Hello all i am new to this site. Nice to see pics of catfish like that and warm weather. Its been 30 below wind chill here the last week or so. Talking upper 20s next week alright heat wave. I live in washington iowa, mainly fish the mississippi, iowa, and cedar rivers. I use alot of stink baits have real good luck. Can i ask what is sure shot?


----------



## deebo (May 22, 2004)

olcob said:


> Can i ask what is sure shot?


only the best catfish bait ever made...thats all.

http://www.catfishbait.net/


----------



## shadslinger (Aug 21, 2005)

"only the best catfish bait ever made...thats all." 

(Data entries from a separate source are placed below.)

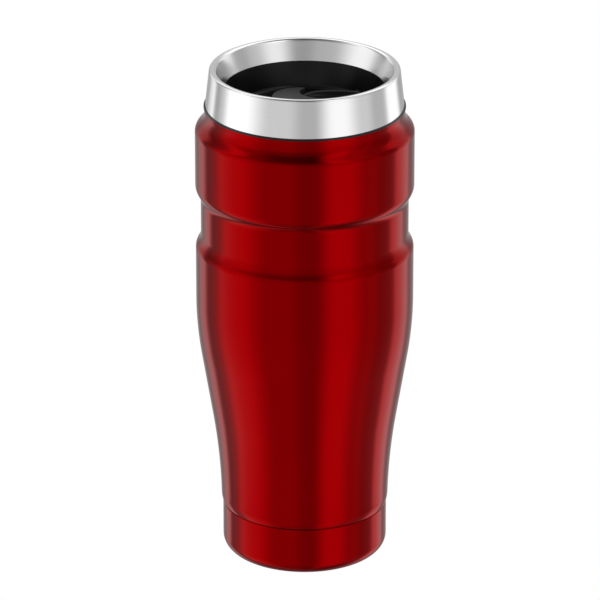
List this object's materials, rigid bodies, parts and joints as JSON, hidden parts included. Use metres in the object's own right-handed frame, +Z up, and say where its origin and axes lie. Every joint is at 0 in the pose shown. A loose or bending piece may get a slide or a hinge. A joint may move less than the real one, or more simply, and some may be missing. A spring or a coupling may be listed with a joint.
{
  "type": "insulated travel mug",
  "caption": "Tall vacuum-walled steel travel mug, waisted body with a grip groove, tapered steel rim ring, and a screw lid with a drinking opening and a swivel gate.",
  "frame": {"origin": "centre of the underside of the base, on the surface that the mug stands on", "axes": "+Z up along the mug's axis; +X along the long axis of the drinking opening; +Y from the axis towards the side of the lid that the drinking opening lies on"},
  "size_m": [0.0862, 0.0862, 0.2032],
  "materials": {
    "red_lacquer": "metallic candy red lacquer, glossy clear coat",
    "liner_steel": "bright drawn stainless steel, fine turned grain",
    "ring_steel": "satin stainless steel, fine turned grain",
    "clip_steel": "bare stainless sheet",
    "spring_steel": "bright stainless steel",
    "bead_metal": "dull brazing metal",
    "getter_metal": "dark pressed metal powder",
    "foil_metal": "bright foil, slightly crinkled",
    "lid_plastic": "black moulded polypropylene, semi-gloss",
    "lever_plastic": "black moulded plastic, polished",
    "gate_plastic": "black moulded plastic, satin",
    "gasket_silicone": "translucent grey silicone",
    "seal_silicone": "grey silicone"
  },
  "bodies": {
    "vessel": {"outer_shell": "red_lacquer", "inner_liner": "liner_steel", "base_cup": "red_lacquer", "evacuation_seal": "bead_metal", "getter_pill": "getter_metal", "getter_clip": "clip_steel", "radiation_foil": "foil_metal"},
    "seal_carrier": {"lid_gasket": "gasket_silicone"},
    "lid": {"lid_plug": "lid_plastic", "lid_body": "lid_plastic", "rim_ring": "ring_steel"},
    "gate": {"swivel_lever": "lever_plastic", "shaft_o_ring": "seal_silicone", "gate_rotor": "gate_plastic", "gate_seal": "seal_silicone", "vent_seal": "seal_silicone", "disc_spring": "spring_steel", "thrust_washer": "spring_steel", "rotor_screw": "spring_steel"}
  },
  "joints": [
    {"name": "lid_lift", "type": "slide", "parent": "vessel", "child": "seal_carrier", "axis": [0, 0, 1], "range_m": [0, 0.0271]},
    {"name": "lid_turn", "type": "hinge", "parent": "seal_carrier", "child": "lid", "pos_m": [0, 0, 0.18], "axis": [0, 0, 1], "range_deg": [0, 1080]},
    {"name": "gate_turn", "type": "hinge", "parent": "lid", "child": "gate", "pos_m": [0, 0, 0.184], "axis": [0, 0, 1], "range_deg": [-60, 0]}
  ],
  "couplings": [
    {"joint": "lid_lift", "follows": "lid_turn", "m_per_rad": 0.0014324}
  ]
}
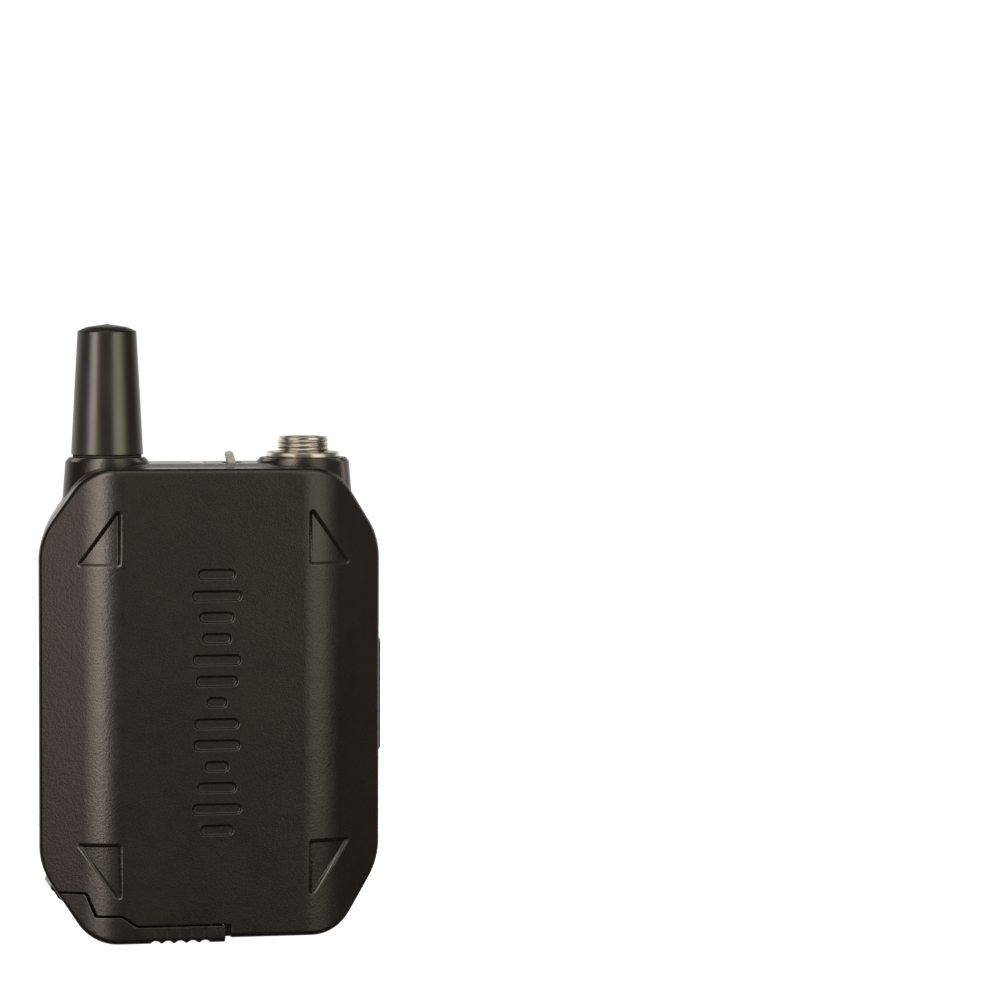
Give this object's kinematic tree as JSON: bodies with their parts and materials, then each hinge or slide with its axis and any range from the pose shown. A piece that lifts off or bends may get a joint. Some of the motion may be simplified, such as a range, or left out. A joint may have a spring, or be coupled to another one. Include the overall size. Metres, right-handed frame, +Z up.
{
  "type": "wireless guitar transmitter",
  "caption": "Eight-sided body-pack radio transmitter with stub antenna, threaded signal inlet, belt clip and hinged battery door.",
  "frame": {"origin": "under the middle of the whole object, at the height of its lowest point, the ribs of the battery door", "axes": "+Z up along the antenna, front cover facing -Y, +X to the right as seen from the front"},
  "size_m": [0.0652, 0.0292, 0.1158],
  "materials": {
    "powder_coat": "die-cast shell, warm black powder coat with a fine pebble grain",
    "antenna_rubber": "smooth satin black moulding",
    "black_plastic": "satin black moulded plastic",
    "soft_rubber": "matte black rubber",
    "nickel": "bright nickel plate",
    "gold_contact": "gold plated contact",
    "steel": "bright steel",
    "black_steel": "black oxide spring steel",
    "switch_grey": "sage grey moulded plastic",
    "clear_lens": "milky light pipe",
    "circuit_board": "green solder mask",
    "chip_black": "black epoxy",
    "copper": "enamelled copper winding",
    "battery_wrap": "dark grey battery case",
    "label_film": "blank satin label",
    "foam": "black foam"
  },
  "bodies": {
    "case": {"front_cover": "powder_coat", "rear_housing": "powder_coat", "antenna_sleeve": "antenna_rubber", "side_panel": "black_plastic", "battery_tray": "black_plastic", "contact_block": "black_plastic", "jack_insert": "black_plastic", "usb_tongue": "black_plastic", "power_switch_body": "black_plastic", "seam_gasket": "soft_rubber", "antenna_seal": "soft_rubber", "side_button_dome": "soft_rubber", "jack_barrel": "nickel", "jack_flange_nut": "nickel", "jack_lock_nut": "nickel", "jack_pin_1": "gold_contact", "jack_pin_2": "gold_contact", "jack_pin_3": "gold_contact", "jack_pin_4": "gold_contact", "antenna_pin": "gold_contact", "battery_contact_1": "gold_contact", "battery_contact_2": "gold_contact", "door_hinge_pin": "steel", "clip_pin": "steel", "clip_spring": "steel", "radio_shield": "steel", "radio_module": "steel", "usb_shell": "steel", "case_screw_1": "black_steel", "case_screw_2": "black_steel", "case_screw_3": "black_steel", "case_screw_4": "black_steel", "clip_screw_1": "black_steel", "clip_screw_2": "black_steel", "clip_bracket": "black_steel", "status_lens": "clear_lens", "status_led": "clear_lens", "main_board": "circuit_board", "processor_chip": "chip_black", "converter_chip": "chip_black", "side_button_switch": "chip_black", "antenna_coil": "copper", "charger_choke": "copper", "battery": "battery_wrap", "label_plate": "label_film"},
    "battery_door": {"battery_door": "powder_coat", "battery_pad": "foam", "door_bolt_spring": "steel"},
    "door_bolt": {"door_bolt": "black_plastic"},
    "power_switch_lever": {"power_switch_lever": "switch_grey"},
    "side_button": {"side_button": "soft_rubber"},
    "usb_flap": {"usb_flap": "soft_rubber"},
    "belt_clip": {"belt_clip": "black_steel"}
  },
  "joints": [
    {"name": "battery_door_hinge", "type": "hinge", "parent": "case", "child": "battery_door", "pos_m": [-0.02955, -0.0011, 0.0101], "axis": [0, 1, 0], "range_deg": [0, 100]},
    {"name": "door_bolt_slide", "type": "slide", "parent": "battery_door", "child": "door_bolt", "axis": [-1, 0, 0], "range_m": [0, 0.001], "stiffness_N_per_m": 150},
    {"name": "power_switch_tilt", "type": "hinge", "parent": "case", "child": "power_switch_lever", "pos_m": [0.00495, 0.0003, 0.0883], "axis": [0, 1, 0], "range_deg": [0, 26]},
    {"name": "side_button_press", "type": "slide", "parent": "case", "child": "side_button", "axis": [-1, 0, 0], "range_m": [0, 0.0005], "stiffness_N_per_m": 600},
    {"name": "usb_flap_hinge", "type": "hinge", "parent": "case", "child": "usb_flap", "pos_m": [0.03195, 0.0002, 0.03915], "axis": [0, 1, 0], "range_deg": [0, 95]},
    {"name": "belt_clip_hinge", "type": "hinge", "parent": "case", "child": "belt_clip", "pos_m": [-0.0004, 0.012, 0.0722], "axis": [1, 0, 0], "range_deg": [0, 15], "stiffness_Nm_per_rad": 0.3, "springref_deg": -8.59}
  ]
}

What, there are no shad there? lol. Those are outstanding channel cats, I hardly ever catch one more than 18" in Lake Livingston. I think they are the best eating catfish, of course I never pack a 45 when I go.


----------



## txredneck68 (Aug 15, 2006)

nice cats


----------



## TXPalerider (May 21, 2004)

shadslinger said:


> "only the best catfish bait ever *made*...thats all."
> 
> What, there are no shad there? lol. Those are outstanding channel cats, I hardly ever catch one more than 18" in Lake Livingston. I think they are the best eating catfish, of course I never pack a 45 when I go.


emphasis is on the word *made*

Unless your including divine creations  Then I would opt for shad.


----------



## olcob (Feb 7, 2007)

We have plenty of shad but sometimes you just gotta throw someting else at them. Thanks for the info found his website gonna order some this weekend might be a while for things to thaw here, not a big fan if ice fishing.


----------



## shadslinger (Aug 21, 2005)

TxPaleRider says "made",... hey I'm still trying to cut and paste that "liver perch" on a throwline hook, LOL! Ha ha ha, I'm still laughing at that. Nice channels.


----------



## TXPalerider (May 21, 2004)

shadslinger said:


> TxPaleRider says "made",... hey I'm still trying to cut and paste that "liver perch" on a throwline hook, LOL! Ha ha ha, I'm still laughing at that. Nice channels.


Yep. This is the ulimate catfishing bait!!!


----------



## shadslinger (Aug 21, 2005)

Gald you brought him back for another show, classic!


----------



## TXPalerider (May 21, 2004)

shadslinger said:


> Gald you brought him back for another show, classic!


The holy grail of catfish baits...well, almost.


----------



## McBuck (Mar 24, 2006)

It kinda grosses me out, but I guess that's what makes it such good catfish bait!


----------



## 100% Texan (Jan 30, 2005)

I love catfishing its my favorite fish to catch next time you go if you need a tag along call me ok later Ken


----------